Again, Blair pressured Hellams to tell him what Hellams had told police investigators. “Just tell me, Ross,” he said. Hellams was employed by Blair to run errands and take care of other tasks.

“What they’re thinking is that somebody paid (Billy Minkley Jr.) to take care of that girl, and that you are the one who paid him to do this,” Hellams said. “…If you paid Billy Minkley to do that, regardless, you’ll be charged with that. It’s a capital murder charge.”

During the conversation, Hellams goes back and forth between telling Blair that he’s doing everything he can to protect Blair and his family and insisting that Blair killed Martin himself. He even goes so far as to suggest that Blair drove Hellams’ vehicle to the auto shop that night. In the phone call, Blair adamantly repeats that Hellams is lying.
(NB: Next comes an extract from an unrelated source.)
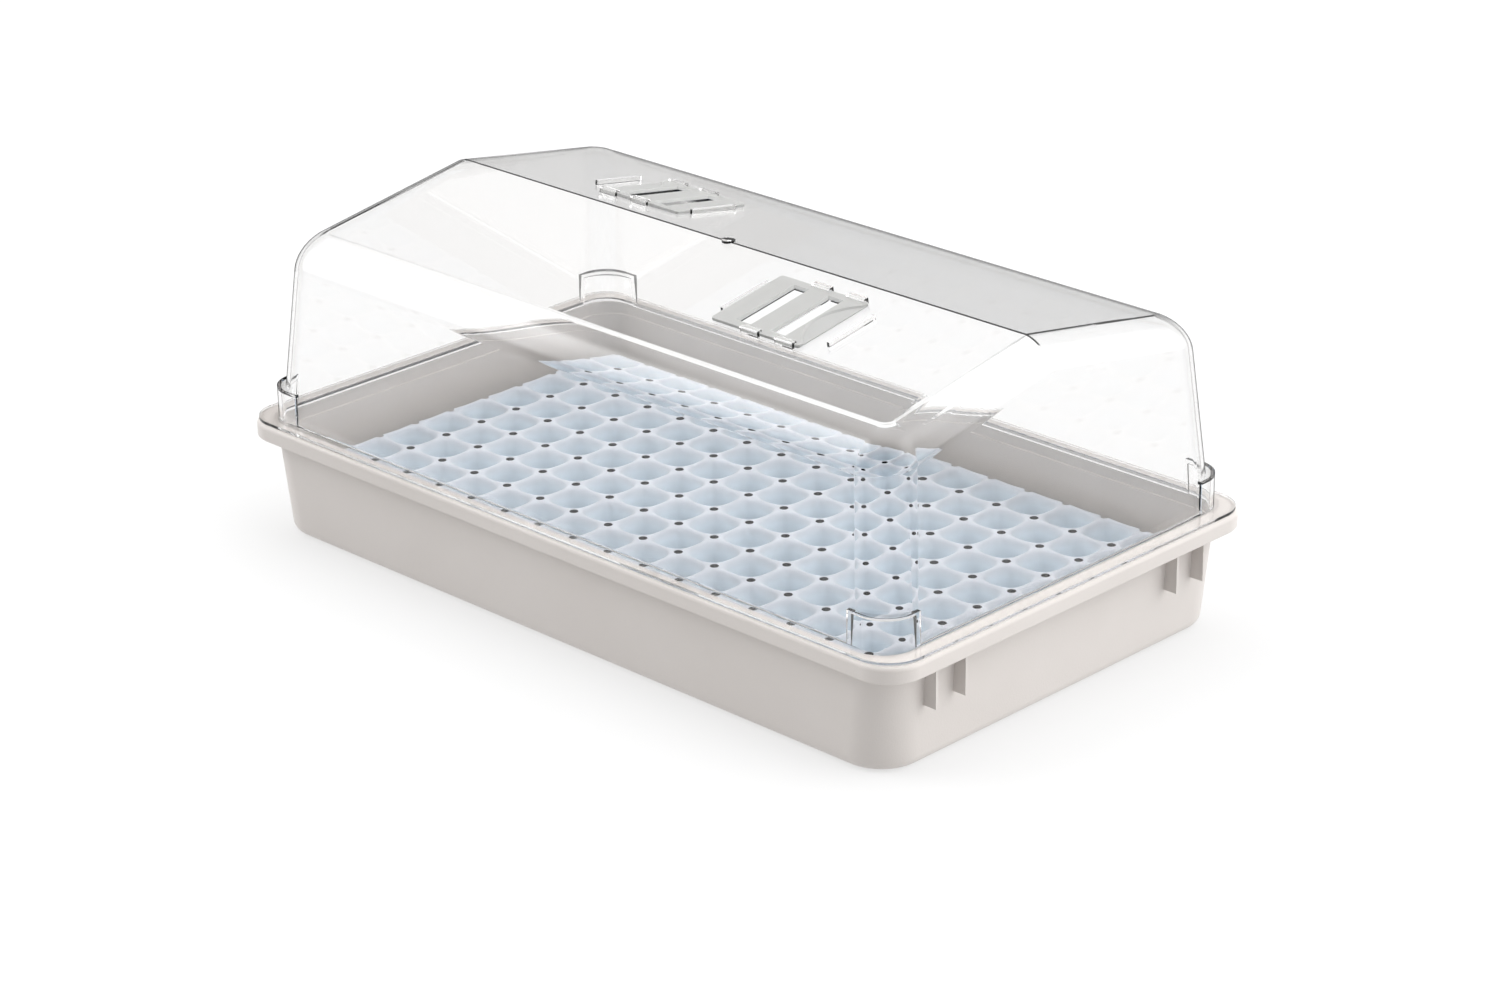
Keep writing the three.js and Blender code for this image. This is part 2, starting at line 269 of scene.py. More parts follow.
def finish_piece(target, name, body, node, material, smooth, bevel=0.0):
    """Scales a millimetre mesh to metres, rounds and shades it, and ties it to the frame.

    Edges sharper than smooth, in degrees, stay sharp. The bevel's width is in millimetres.
    """
    target.data.transform(Matrix.Scale(MM, 4))
    target.name = name
    target.data.name = name
    if bevel:
        modifier = target.modifiers.new("rounded edges", "BEVEL")
        modifier.width = bevel * MM
        modifier.segments = 2
        modifier.limit_method = "ANGLE"
        modifier.angle_limit = math.radians(50)
        modifier.use_clamp_overlap = True
        bake_modifiers(target)
    target.data.polygons.foreach_set("use_smooth", [True] * len(target.data.polygons))
    target.data.set_sharp_from_angle(angle=math.radians(smooth))
    modifier = target.modifiers.new("even shading", "WEIGHTED_NORMAL")
    modifier.keep_sharp = True
    modifier.weight = 80
    bake_modifiers(target)
    target.data.materials.clear()
    target.data.materials.append(material)
    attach(target, body)
    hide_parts(node)


# ---------------------------------------------------------------- materials
# Lengths in the materials are in metres.
PLASTIC_IOR = 1.49
GRAIN_DEPTH = 0.0003
# Painted shade: near-black colour of the insert's lower faces seen through its holes.
PAINTED_HOLE_SHADE_COLOUR = (0.01, 0.012, 0.015, 1)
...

Peavy, Smith and Wimberley all agree that Hellams was lying in the phone call and that Blair was not at the repair shop the night Martin was killed. But, when Wimberley began the cross examination, he questioned Smith’s decision to believe Minkley’s version of the events that happened, rather than Hellams’ story, despite the allegation that both men continuously lied about the details.

“You do now, without a doubt in your mind, think that E.C. wasn’t at that shop that night, don’t you?” Wimberley asked. Smith confirmed that was true.

Wimberley continued pointing out inconsistencies in the stories that Minkley and Hellams told.

The defense attorney then submitted images of things found on Minkley’s phone. One was text that stated, “A little choking during sex never killed anyone, and if it did, they died happy.” He also showed and described to the witness and the jury four images of drawings on Minkley’s phone – one depicted a woman with a bag over her head; one showed a girl’s face with something over it; one was of a mouth that had blood on it; and one drawing of a skull with a hole in it.

Wimberley also attacked one of the state’s assertions about what Blair knew or didn’t know the night of the murder. The prosecution has maintained that a text sent to Blair by Hellams’ wife – asking if Blair was still at the auto shop and when Hellams would come home – indicated that Blair knew that Hellams was at the shop that night. Furthermore, the district attorney has used that to claim Blair was withholding information from the police when he didn’t tell them that Hellams might have been at the shop that night.

Wimberley’s interpretation of the same set of text messages was that Blair never directly answered Krista Hellams’ questions that night. He suggested a scenario in which Blair assumed Hellams had lied to his wife about where he was going that night and was merely covering for a friend.

Likewise, Wimberley challenged the prosecution’s depiction of text messages sent between Blair and Krista Hellams the following night, May 30, 2015, when police officers were on their way to the auto shop to investigate a report that Martin was missing. The district attorney has portrayed the texts as Blair’s desperate attempt to talk to Ross Hellams so that the two could coordinate their stories about Martin. Wimberley, instead, suggests that Blair simply wanted Hellams to meet the officers at the shop and open it up for them so that he didn’t have to go out at 10 on Saturday night.

“I don’t know why he was texting her (Krista),” Smith said.

“Exactly,” Wimberley agreed. “It’s a logical conclusion, isn’t it, that (Blair) didn’t know anything about any of this, correct?”

“It’s possible but not probable,” Smith answered.

Wimberley also went over some details of the exhumation of Martin’s body and the autopsy report, pointing out inconsistencies in Minkley’s story. Last Wednesday, Minkley pleaded guilty to murdering Martin in exchange for a sentence of life in prison and an offer of a plea deal in another case in which Minkley has confessed to killing three people in Fort Worth in 2014. For example, when Minkley described how he allegedly killed and buried Martin, he said that he and Hellams had placed a plastic bag around her head and that he removed it before he buried her. But, the autopsy revealed that the bag, as well as some plastic wrapping, was still around her head when she was exhumed.

District Judge Stephen Bristow recessed court for the night, and Wimberley’s cross examination will continue Thursday morning.